::: Data supplied :::
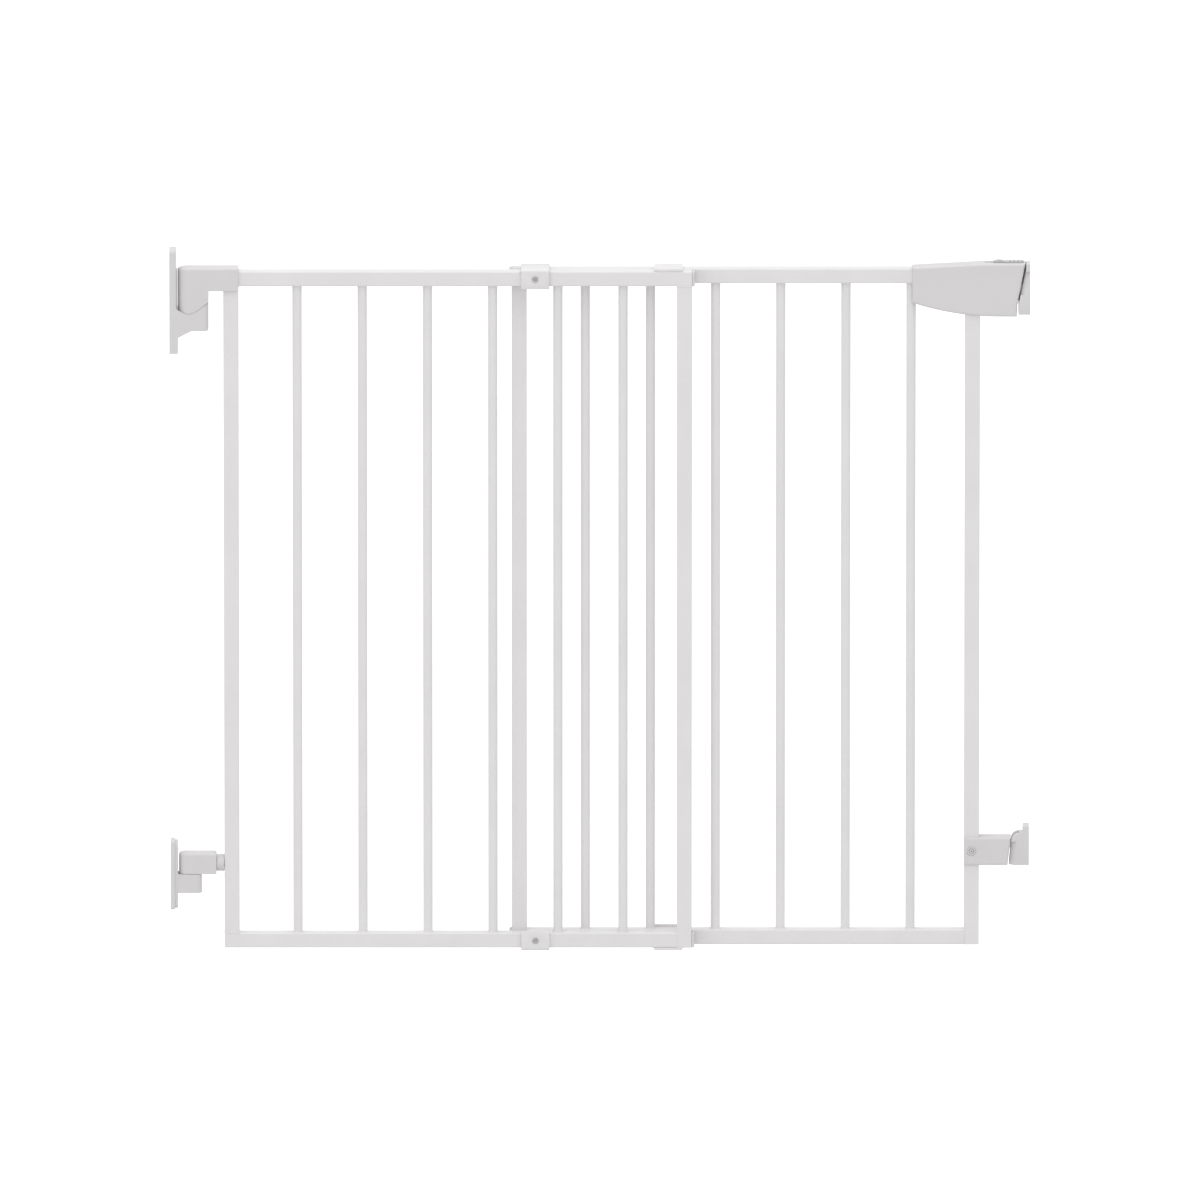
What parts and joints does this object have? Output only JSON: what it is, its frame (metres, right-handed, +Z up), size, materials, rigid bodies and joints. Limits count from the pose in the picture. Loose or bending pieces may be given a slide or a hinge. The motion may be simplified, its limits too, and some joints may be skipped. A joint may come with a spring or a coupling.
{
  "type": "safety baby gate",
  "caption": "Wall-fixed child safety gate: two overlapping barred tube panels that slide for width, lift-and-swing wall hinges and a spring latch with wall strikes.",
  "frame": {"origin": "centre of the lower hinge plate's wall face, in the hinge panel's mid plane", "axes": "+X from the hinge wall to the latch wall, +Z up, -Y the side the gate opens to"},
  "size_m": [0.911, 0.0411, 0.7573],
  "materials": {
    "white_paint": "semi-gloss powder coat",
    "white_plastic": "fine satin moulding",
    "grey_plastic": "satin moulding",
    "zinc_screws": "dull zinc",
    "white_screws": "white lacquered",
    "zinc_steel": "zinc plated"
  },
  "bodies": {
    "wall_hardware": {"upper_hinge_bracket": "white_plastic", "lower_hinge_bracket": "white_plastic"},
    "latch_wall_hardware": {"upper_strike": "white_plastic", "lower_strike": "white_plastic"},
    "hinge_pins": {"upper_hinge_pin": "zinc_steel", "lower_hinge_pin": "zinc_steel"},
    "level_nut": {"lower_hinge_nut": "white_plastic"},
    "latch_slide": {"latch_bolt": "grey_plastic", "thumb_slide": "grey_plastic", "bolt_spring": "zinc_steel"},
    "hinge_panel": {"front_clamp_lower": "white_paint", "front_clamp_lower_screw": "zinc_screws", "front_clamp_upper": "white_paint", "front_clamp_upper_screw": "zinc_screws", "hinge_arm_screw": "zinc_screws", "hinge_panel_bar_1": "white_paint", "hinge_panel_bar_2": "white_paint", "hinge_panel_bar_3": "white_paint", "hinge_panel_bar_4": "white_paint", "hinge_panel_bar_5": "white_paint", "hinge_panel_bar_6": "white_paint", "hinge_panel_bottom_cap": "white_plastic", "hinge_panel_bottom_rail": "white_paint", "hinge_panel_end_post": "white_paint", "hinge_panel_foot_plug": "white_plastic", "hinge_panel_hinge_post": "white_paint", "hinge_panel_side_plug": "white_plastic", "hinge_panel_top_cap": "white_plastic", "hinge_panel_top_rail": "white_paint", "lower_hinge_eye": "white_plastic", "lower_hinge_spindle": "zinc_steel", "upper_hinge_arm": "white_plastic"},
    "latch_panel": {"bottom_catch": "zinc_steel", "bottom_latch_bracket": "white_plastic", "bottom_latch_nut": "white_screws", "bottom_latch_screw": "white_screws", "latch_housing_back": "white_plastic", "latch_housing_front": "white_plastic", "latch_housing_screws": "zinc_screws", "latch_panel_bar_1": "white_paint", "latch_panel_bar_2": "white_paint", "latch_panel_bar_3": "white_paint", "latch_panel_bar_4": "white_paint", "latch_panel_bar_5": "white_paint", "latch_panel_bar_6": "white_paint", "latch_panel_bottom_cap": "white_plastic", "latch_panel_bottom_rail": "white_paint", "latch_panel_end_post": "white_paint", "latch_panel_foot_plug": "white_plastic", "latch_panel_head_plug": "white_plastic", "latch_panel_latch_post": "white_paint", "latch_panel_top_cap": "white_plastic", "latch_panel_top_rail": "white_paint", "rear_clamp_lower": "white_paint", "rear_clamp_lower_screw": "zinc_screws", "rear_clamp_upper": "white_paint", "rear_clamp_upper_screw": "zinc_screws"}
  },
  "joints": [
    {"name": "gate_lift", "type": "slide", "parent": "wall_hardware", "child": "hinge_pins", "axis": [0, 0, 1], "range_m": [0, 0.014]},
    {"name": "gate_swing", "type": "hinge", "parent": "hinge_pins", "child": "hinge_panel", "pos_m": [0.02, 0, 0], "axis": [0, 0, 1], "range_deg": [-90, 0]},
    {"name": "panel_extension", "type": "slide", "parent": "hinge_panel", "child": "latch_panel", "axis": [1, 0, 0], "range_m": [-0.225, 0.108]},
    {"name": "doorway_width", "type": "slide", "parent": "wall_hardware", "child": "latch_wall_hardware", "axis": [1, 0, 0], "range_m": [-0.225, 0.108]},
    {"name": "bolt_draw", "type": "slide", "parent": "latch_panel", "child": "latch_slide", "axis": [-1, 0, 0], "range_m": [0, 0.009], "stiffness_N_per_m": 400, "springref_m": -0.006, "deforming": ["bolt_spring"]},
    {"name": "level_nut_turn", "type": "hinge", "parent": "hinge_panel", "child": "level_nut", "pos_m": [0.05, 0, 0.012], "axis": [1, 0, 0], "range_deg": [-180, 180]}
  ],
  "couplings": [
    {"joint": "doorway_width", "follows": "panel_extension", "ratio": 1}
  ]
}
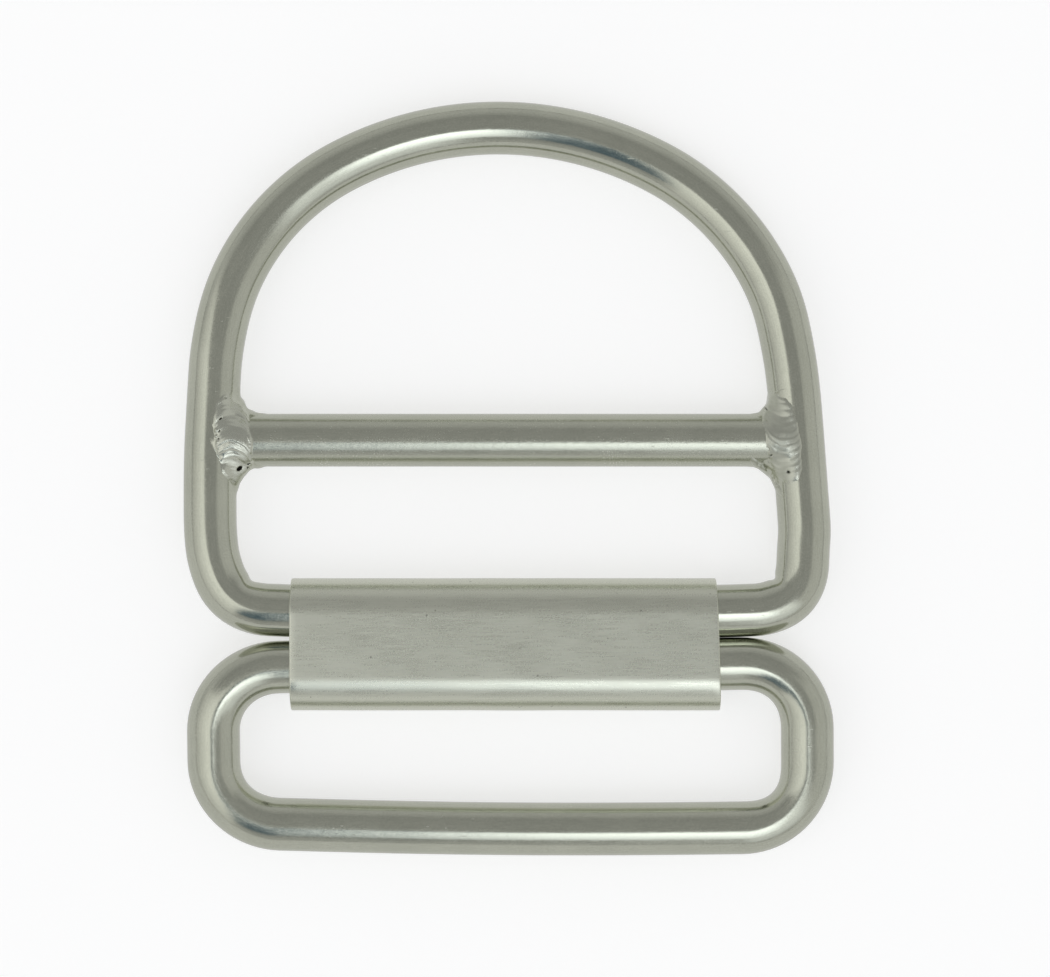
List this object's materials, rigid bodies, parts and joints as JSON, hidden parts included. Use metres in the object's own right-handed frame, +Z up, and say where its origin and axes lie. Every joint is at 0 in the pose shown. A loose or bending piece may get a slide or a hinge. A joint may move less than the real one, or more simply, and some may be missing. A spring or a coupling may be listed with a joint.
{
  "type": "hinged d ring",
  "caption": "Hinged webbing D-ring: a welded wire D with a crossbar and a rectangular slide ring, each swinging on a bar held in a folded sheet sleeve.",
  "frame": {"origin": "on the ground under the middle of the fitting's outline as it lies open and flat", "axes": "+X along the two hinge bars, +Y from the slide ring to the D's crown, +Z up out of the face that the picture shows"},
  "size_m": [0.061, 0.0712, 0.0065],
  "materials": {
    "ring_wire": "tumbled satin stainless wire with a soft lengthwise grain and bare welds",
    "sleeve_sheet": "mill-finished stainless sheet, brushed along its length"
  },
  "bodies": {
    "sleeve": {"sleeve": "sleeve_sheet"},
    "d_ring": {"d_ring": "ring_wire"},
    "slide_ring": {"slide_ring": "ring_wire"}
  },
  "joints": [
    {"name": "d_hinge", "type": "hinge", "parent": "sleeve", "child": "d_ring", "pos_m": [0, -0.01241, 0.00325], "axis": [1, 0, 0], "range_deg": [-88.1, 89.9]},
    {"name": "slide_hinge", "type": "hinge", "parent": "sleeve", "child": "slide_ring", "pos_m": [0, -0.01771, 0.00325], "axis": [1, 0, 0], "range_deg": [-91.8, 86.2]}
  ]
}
:::
Your instructions: Return every record, word for word.

Response to this task:
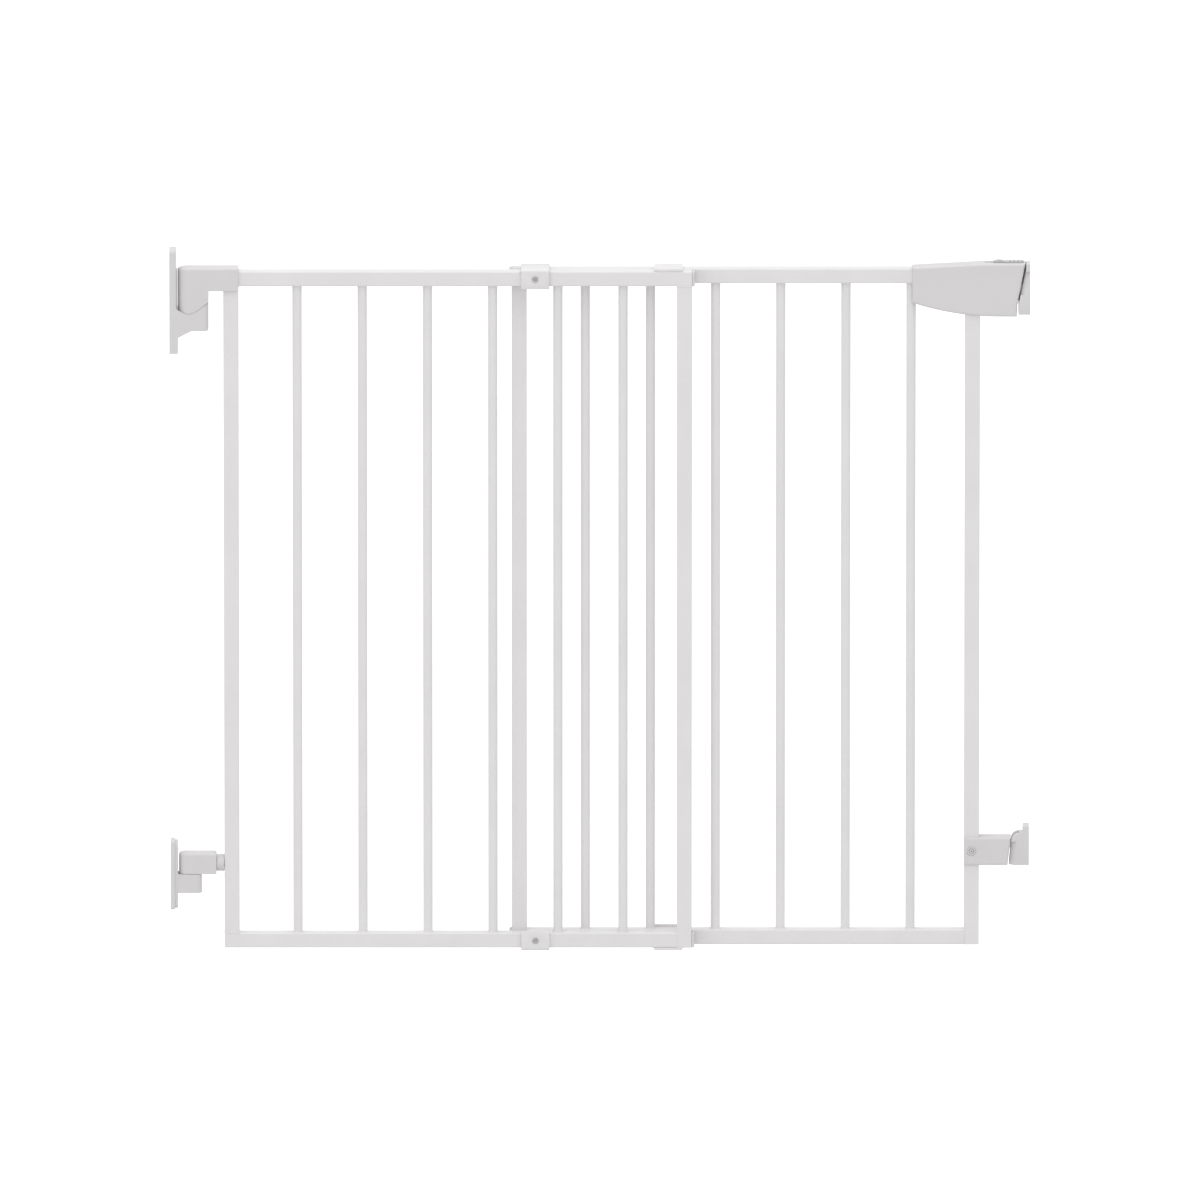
What parts and joints does this object have? Output only JSON: what it is, its frame (metres, right-handed, +Z up), size, materials, rigid bodies and joints. Limits count from the pose in the picture. Loose or bending pieces may be given a slide or a hinge. The motion may be simplified, its limits too, and some joints may be skipped. A joint may come with a spring or a coupling.
{
  "type": "safety baby gate",
  "caption": "Wall-fixed child safety gate: two overlapping barred tube panels that slide for width, lift-and-swing wall hinges and a spring latch with wall strikes.",
  "frame": {"origin": "centre of the lower hinge plate's wall face, in the hinge panel's mid plane", "axes": "+X from the hinge wall to the latch wall, +Z up, -Y the side the gate opens to"},
  "size_m": [0.911, 0.0411, 0.7573],
  "materials": {
    "white_paint": "semi-gloss powder coat",
    "white_plastic": "fine satin moulding",
    "grey_plastic": "satin moulding",
    "zinc_screws": "dull zinc",
    "white_screws": "white lacquered",
    "zinc_steel": "zinc plated"
  },
  "bodies": {
    "wall_hardware": {"upper_hinge_bracket": "white_plastic", "lower_hinge_bracket": "white_plastic"},
    "latch_wall_hardware": {"upper_strike": "white_plastic", "lower_strike": "white_plastic"},
    "hinge_pins": {"upper_hinge_pin": "zinc_steel", "lower_hinge_pin": "zinc_steel"},
    "level_nut": {"lower_hinge_nut": "white_plastic"},
    "latch_slide": {"latch_bolt": "grey_plastic", "thumb_slide": "grey_plastic", "bolt_spring": "zinc_steel"},
    "hinge_panel": {"front_clamp_lower": "white_paint", "front_clamp_lower_screw": "zinc_screws", "front_clamp_upper": "white_paint", "front_clamp_upper_screw": "zinc_screws", "hinge_arm_screw": "zinc_screws", "hinge_panel_bar_1": "white_paint", "hinge_panel_bar_2": "white_paint", "hinge_panel_bar_3": "white_paint", "hinge_panel_bar_4": "white_paint", "hinge_panel_bar_5": "white_paint", "hinge_panel_bar_6": "white_paint", "hinge_panel_bottom_cap": "white_plastic", "hinge_panel_bottom_rail": "white_paint", "hinge_panel_end_post": "white_paint", "hinge_panel_foot_plug": "white_plastic", "hinge_panel_hinge_post": "white_paint", "hinge_panel_side_plug": "white_plastic", "hinge_panel_top_cap": "white_plastic", "hinge_panel_top_rail": "white_paint", "lower_hinge_eye": "white_plastic", "lower_hinge_spindle": "zinc_steel", "upper_hinge_arm": "white_plastic"},
    "latch_panel": {"bottom_catch": "zinc_steel", "bottom_latch_bracket": "white_plastic", "bottom_latch_nut": "white_screws", "bottom_latch_screw": "white_screws", "latch_housing_back": "white_plastic", "latch_housing_front": "white_plastic", "latch_housing_screws": "zinc_screws", "latch_panel_bar_1": "white_paint", "latch_panel_bar_2": "white_paint", "latch_panel_bar_3": "white_paint", "latch_panel_bar_4": "white_paint", "latch_panel_bar_5": "white_paint", "latch_panel_bar_6": "white_paint", "latch_panel_bottom_cap": "white_plastic", "latch_panel_bottom_rail": "white_paint", "latch_panel_end_post": "white_paint", "latch_panel_foot_plug": "white_plastic", "latch_panel_head_plug": "white_plastic", "latch_panel_latch_post": "white_paint", "latch_panel_top_cap": "white_plastic", "latch_panel_top_rail": "white_paint", "rear_clamp_lower": "white_paint", "rear_clamp_lower_screw": "zinc_screws", "rear_clamp_upper": "white_paint", "rear_clamp_upper_screw": "zinc_screws"}
  },
  "joints": [
    {"name": "gate_lift", "type": "slide", "parent": "wall_hardware", "child": "hinge_pins", "axis": [0, 0, 1], "range_m": [0, 0.014]},
    {"name": "gate_swing", "type": "hinge", "parent": "hinge_pins", "child": "hinge_panel", "pos_m": [0.02, 0, 0], "axis": [0, 0, 1], "range_deg": [-90, 0]},
    {"name": "panel_extension", "type": "slide", "parent": "hinge_panel", "child": "latch_panel", "axis": [1, 0, 0], "range_m": [-0.225, 0.108]},
    {"name": "doorway_width", "type": "slide", "parent": "wall_hardware", "child": "latch_wall_hardware", "axis": [1, 0, 0], "range_m": [-0.225, 0.108]},
    {"name": "bolt_draw", "type": "slide", "parent": "latch_panel", "child": "latch_slide", "axis": [-1, 0, 0], "range_m": [0, 0.009], "stiffness_N_per_m": 400, "springref_m": -0.006, "deforming": ["bolt_spring"]},
    {"name": "level_nut_turn", "type": "hinge", "parent": "hinge_panel", "child": "level_nut", "pos_m": [0.05, 0, 0.012], "axis": [1, 0, 0], "range_deg": [-180, 180]}
  ],
  "couplings": [
    {"joint": "doorway_width", "follows": "panel_extension", "ratio": 1}
  ]
}
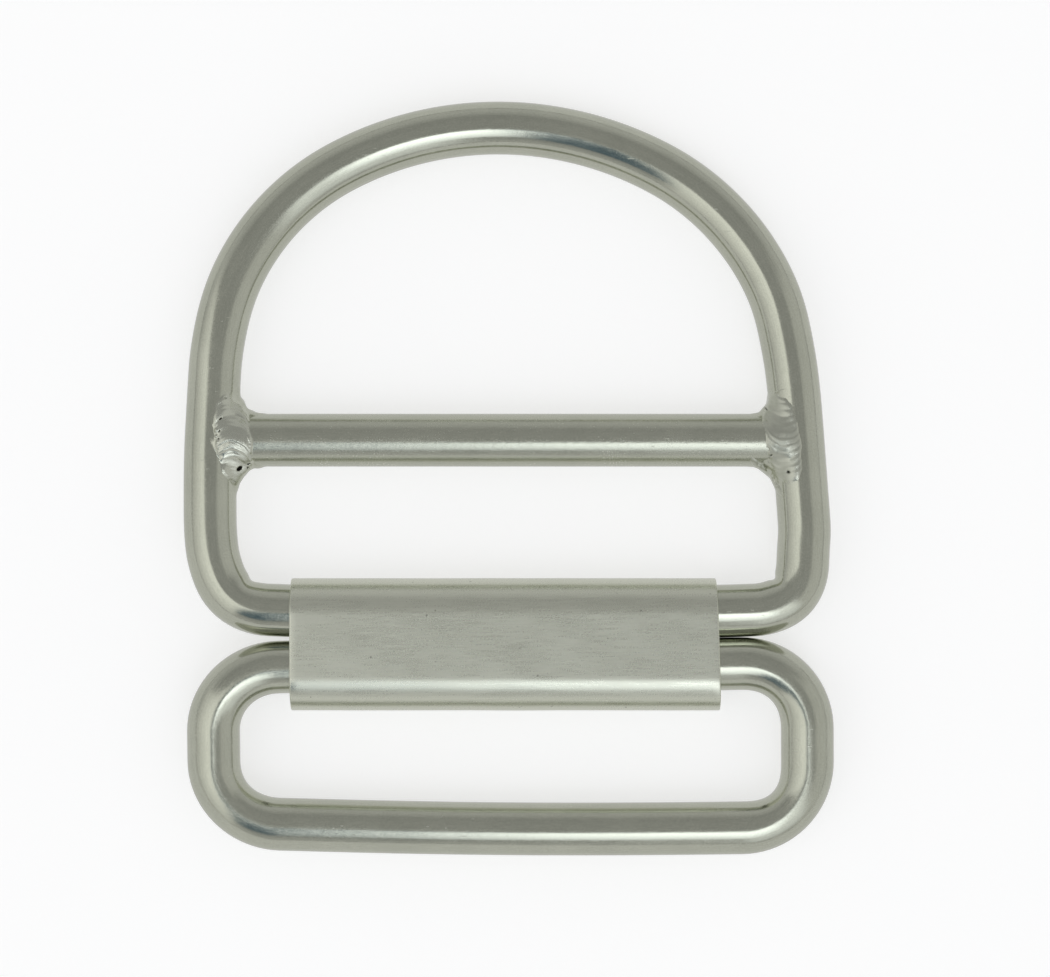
List this object's materials, rigid bodies, parts and joints as JSON, hidden parts included. Use metres in the object's own right-handed frame, +Z up, and say where its origin and axes lie. Every joint is at 0 in the pose shown. A loose or bending piece may get a slide or a hinge. A joint may move less than the real one, or more simply, and some may be missing. A spring or a coupling may be listed with a joint.
{
  "type": "hinged d ring",
  "caption": "Hinged webbing D-ring: a welded wire D with a crossbar and a rectangular slide ring, each swinging on a bar held in a folded sheet sleeve.",
  "frame": {"origin": "on the ground under the middle of the fitting's outline as it lies open and flat", "axes": "+X along the two hinge bars, +Y from the slide ring to the D's crown, +Z up out of the face that the picture shows"},
  "size_m": [0.061, 0.0712, 0.0065],
  "materials": {
    "ring_wire": "tumbled satin stainless wire with a soft lengthwise grain and bare welds",
    "sleeve_sheet": "mill-finished stainless sheet, brushed along its length"
  },
  "bodies": {
    "sleeve": {"sleeve": "sleeve_sheet"},
    "d_ring": {"d_ring": "ring_wire"},
    "slide_ring": {"slide_ring": "ring_wire"}
  },
  "joints": [
    {"name": "d_hinge", "type": "hinge", "parent": "sleeve", "child": "d_ring", "pos_m": [0, -0.01241, 0.00325], "axis": [1, 0, 0], "range_deg": [-88.1, 89.9]},
    {"name": "slide_hinge", "type": "hinge", "parent": "sleeve", "child": "slide_ring", "pos_m": [0, -0.01771, 0.00325], "axis": [1, 0, 0], "range_deg": [-91.8, 86.2]}
  ]
}